Anne Grant

T. Lyman, in "Letters from Edinburgh" North American Review [Boston] 1 (July 1815) 193-94.

Mrs. Grant of Laggan, who is very much known in Old England and in New England by her two first publications, and very little any-where by her two last, is one of those women that the world is willing to call meritorious, to save themselves the trouble of making any inquiries about her; though there are few women, who have so much fancy and an equal power of conversation the month one is acquainted with her. But the circumstances under which Mrs. Grant introduced herself to the world left no other alternative than to pity and praise. After the death of her husband, she came from the Highlands, where she undoubtedly figured with considerable applause, and brought with her a large family of children — the copy of her "Mountain Letters" — a sanguine and persevering spirit withal — a pretty well-informed mind — a hospitable and communicative disposition, and a strong brogue of Scotch English, and Highland Scotch. The eager and extensive circulation of her letters, however, soon enabled her to establish herself in Edinburgh, where she opened her flat, invited every body to come and see her, and began to write more books. She was caressed by the first people in London — literary ladies opened a correspondence with her, and hundreds of English came galloping down to Scotland with their silly heads full of the most romantick notions about the Highlands and Mrs. Grant. They expected a beautiful, blooming lass of eighteen, just fresh and simple from the side of the mountains, bounding with life, enthusiasm, hope, poetry and nature. But alas! the pleasures of imagination! The honest souls did not recollect how long since Aunt Schuyler flourished at Albany, and that amiable lady herself had indulged the public with American recollections as far back as the year 17—. Mrs. Grant began these recollections when she was only — years old; we marvellously fear, that there are few young ladies in our "degenerate" day, who have such precious good judgments and memories.

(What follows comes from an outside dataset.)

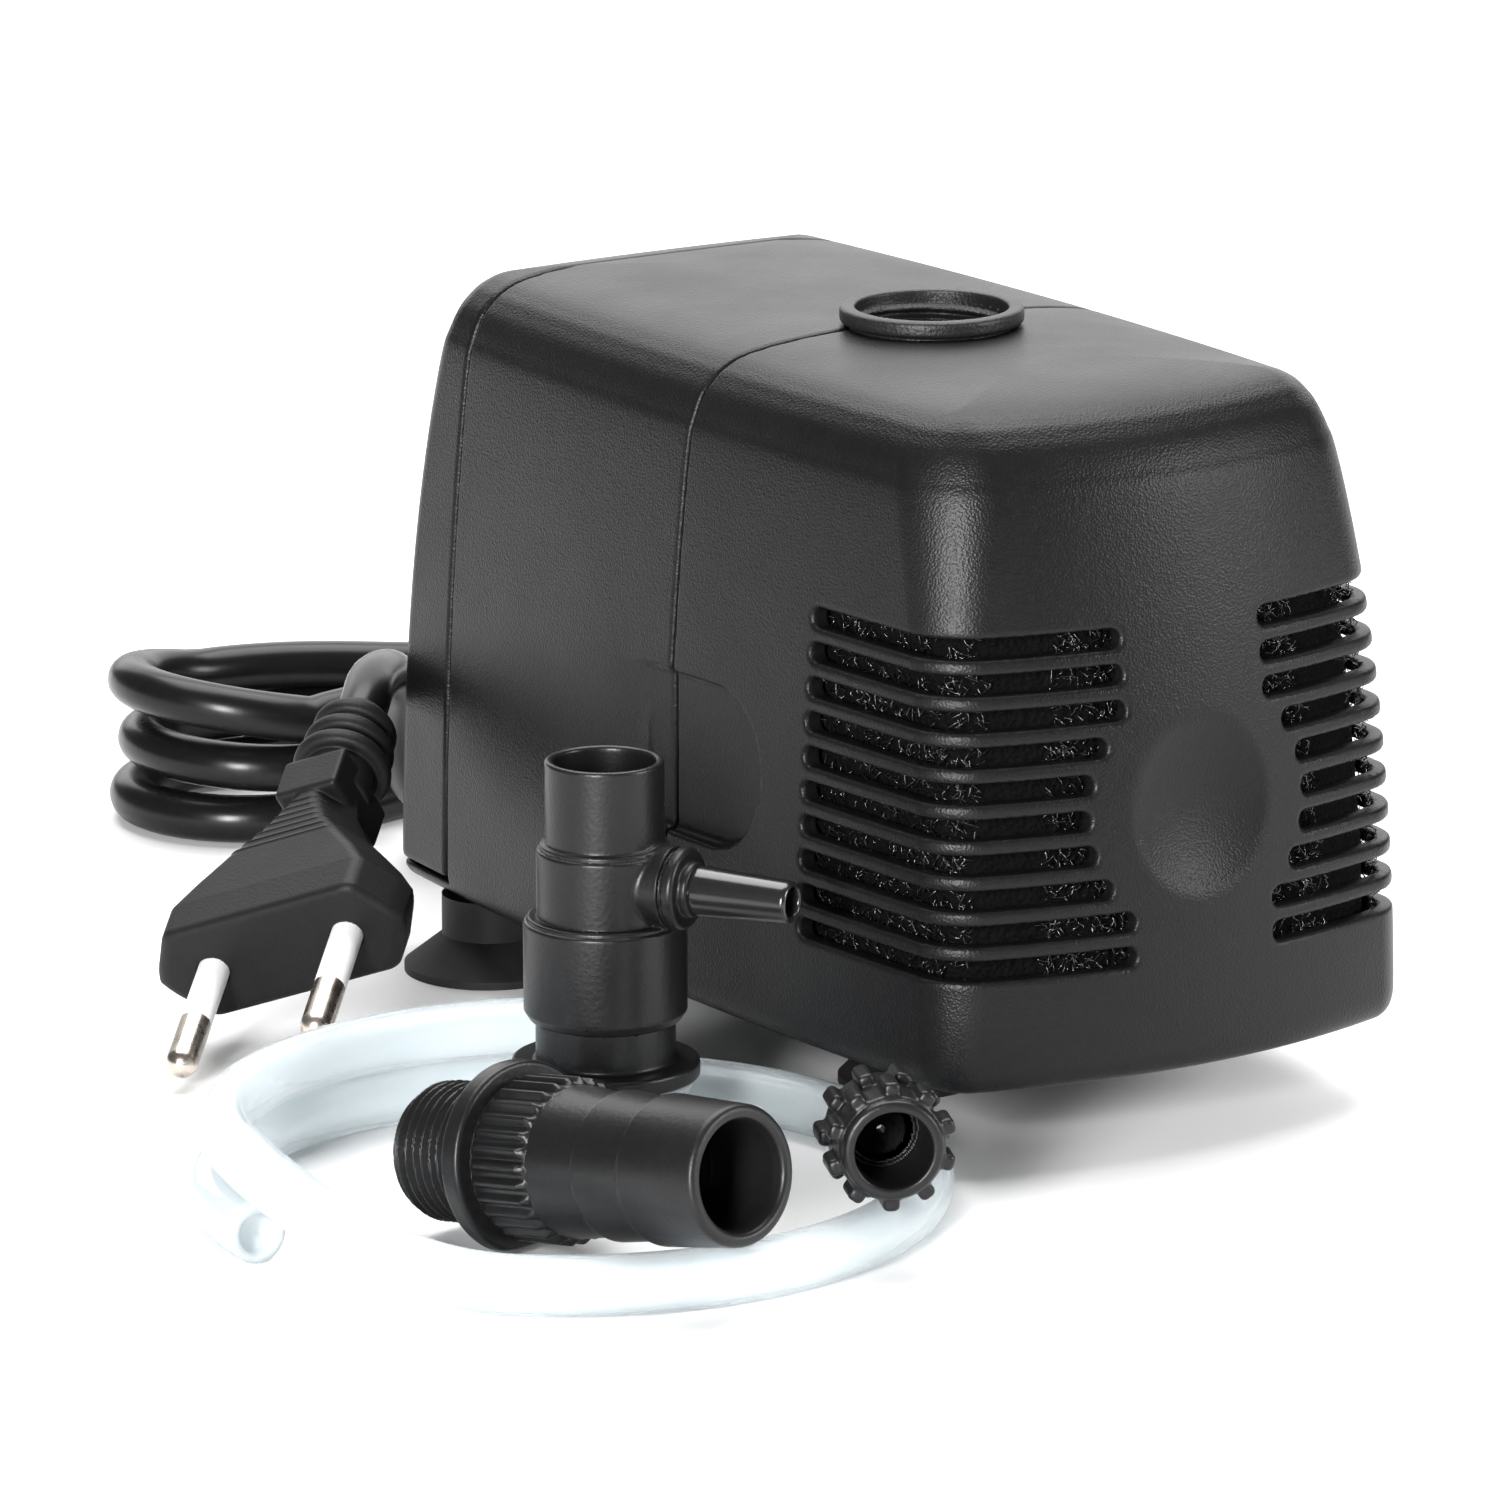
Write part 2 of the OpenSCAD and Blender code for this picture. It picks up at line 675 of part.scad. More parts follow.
rear_cover();
motor_housing();
front_cage();
filter_sponge();
pump_chamber();
chamber_cover();
impeller();
rotor_magnet();
rotor_shaft();
front_bush();
rear_bush();
rotor_can();
stator_core();
coil_bobbins();
coil_windings();
potting_block();
seal_ring();
cable_gland();
front_feet();
rear_feet();
chamber_screws();
cord_lead();
cord_hank();
cord_tail();
plug_body();
plug_strain_relief();
plug_pins();
pin_sleeves();
tee_body();
tee_nozzle();
tee_gasket();
hose_tail();
regulator_cap();
air_tube();
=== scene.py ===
import math

import bmesh
import bpy
import numpy as np
from mathutils import Matrix, Vector


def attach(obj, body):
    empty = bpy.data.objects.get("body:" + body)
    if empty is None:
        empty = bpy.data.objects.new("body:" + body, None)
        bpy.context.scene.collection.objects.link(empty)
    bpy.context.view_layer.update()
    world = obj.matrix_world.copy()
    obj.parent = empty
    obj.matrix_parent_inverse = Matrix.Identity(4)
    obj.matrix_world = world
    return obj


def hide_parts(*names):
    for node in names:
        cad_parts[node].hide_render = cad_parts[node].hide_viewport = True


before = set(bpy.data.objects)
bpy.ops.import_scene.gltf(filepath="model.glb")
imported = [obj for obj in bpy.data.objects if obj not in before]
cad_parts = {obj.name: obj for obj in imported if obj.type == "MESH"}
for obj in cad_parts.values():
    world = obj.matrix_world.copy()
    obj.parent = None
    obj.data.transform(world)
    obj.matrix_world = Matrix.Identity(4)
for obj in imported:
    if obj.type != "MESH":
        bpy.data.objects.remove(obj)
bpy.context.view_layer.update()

MM = 0.001
SEED = 7
# Shapes and the places of pieces are in mm; camera, lights and materials are in metres.
# A shape function takes x, y, z in the piece's own frame.
GLAND_AT = (0, 62, 20)
CORD_R = 3.2

# ---------------------------------------------------------------- camera
# Solved from the slot rows, joint lines and round rims seen in the photo.
CAMERA_AT = (-0.6237, -0.92334, 0.31576)
CAMERA_RIGHT = (0.83692, -0.54733, -0.00109)
CAMERA_UP = (0.13471, 0.20405, 0.96965)
CAMERA_BACK = (-0.53049, -0.81166, 0.24451)


def make_camera():
    data = bpy.data.cameras.new("camera")
    data.lens = 221.85
    data.sensor_width = 36
    data.clip_start = 0.05
    data.clip_end = 50
    cam = bpy.data.objects.new("camera", data)
    bpy.context.scene.collection.objects.link(cam)
    turn = Matrix((CAMERA_RIGHT, CAMERA_UP, CAMERA_BACK)).transposed().to_4x4()
    cam.matrix_world = Matrix.Translation(CAMERA_AT) @ turn
    bpy.context.scene.camera = cam


make_camera()


# ---------------------------------------------------------------- materials
def new_material(name, color, roughness, specular=0.5):
    mat = bpy.data.materials.new(name)
    mat.use_nodes = True
    shader = mat.node_tree.nodes["Principled BSDF"]
    shader.inputs["Base Color"].default_value = (*color, 1)
    shader.inputs["Roughness"].default_value = roughness
    shader.inputs["Specular IOR Level"].default_value = specular
    return mat, mat.node_tree.nodes, mat.node_tree.links, shader


def coordinates(nodes, links, scale):
    where = nodes.new("ShaderNodeTexCoord")
    mapping = nodes.new("ShaderNodeMapping")
    mapping.inputs["Scale"].default_value = scale
    links.new(where.outputs["Object"], mapping.inputs["Vector"])
    return mapping.outputs["Vector"]


def noise(nodes, links, vector, scale, detail=2.0, rough=0.5):
    node = nodes.new("ShaderNodeTexNoise")
    node.inputs["Scale"].default_value = scale
    node.inputs["Detail"].default_value = detail
    node.inputs["Roughness"].default_value = rough
    links.new(vector, node.inputs["Vector"])
    return node.outputs["Fac"]


def remap(nodes, links, value, low, high, to_low, to_high):
    node = nodes.new("ShaderNodeMapRange")
    node.inputs["From Min"].default_value = low
    node.inputs["From Max"].default_value = high
    node.inputs["To Min"].default_value = to_low
    node.inputs["To Max"].default_value = to_high
    links.new(value, node.inputs["Value"])
    return node.outputs["Result"]


def mix_color(nodes, links, fac, a, b):
    node = nodes.new("ShaderNodeMix")
    node.data_type = "RGBA"
    node.inputs["A"].default_value = (*a, 1)
    node.inputs["B"].default_value = (*b, 1)
    links.new(fac, node.inputs["Factor"])
    return node.outputs["Result"]


def add_bump(nodes, links, shader, height, strength, distance):
    node = nodes.new("ShaderNodeBump")
    node.inputs["Strength"].default_value = strength
    node.inputs["Distance"].default_value = distance
    links.new(height, node.inputs["Height"])
    links.new(node.outputs["Normal"], shader.inputs["Normal"])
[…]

Mrs. Grant's strong hold is conversation; she certainly talks with uncommon vivacity, and has that rare faculty of bounding forth from a dangerous height, and when most others would sink, she soars on triumphantly to the end of the sentence. But then she has only three subjects, the life and adventures of Mrs. Anne Grant of Laggan, the beautiful lochs, vales, &c. of the Highlands, and the greatness of the British nation. These dishes, the way she serves them up, are very charming the first four or five weeks. But you know, that the emperour Domitian said, that one could not eat larks' tongues for ever. Mrs. Grant by no means visits the first society in Edinburgh, and, however unwilling one may be to confess it, her literary reputation in particular is not brilliant, and hardly corresponds with the estimation in which she is held in some parts of New-England. But here again her good fortune has procured her zealous and enlightened friends, and it may be my bad fortune, to excite a slight murmur among them by the less than common rapture with which I have mentioned Mrs. Grant. She appears, however, to be aware of the patronage she has received, and her attentions to all Americans, who were made known to her, are very constant and of the kindest description.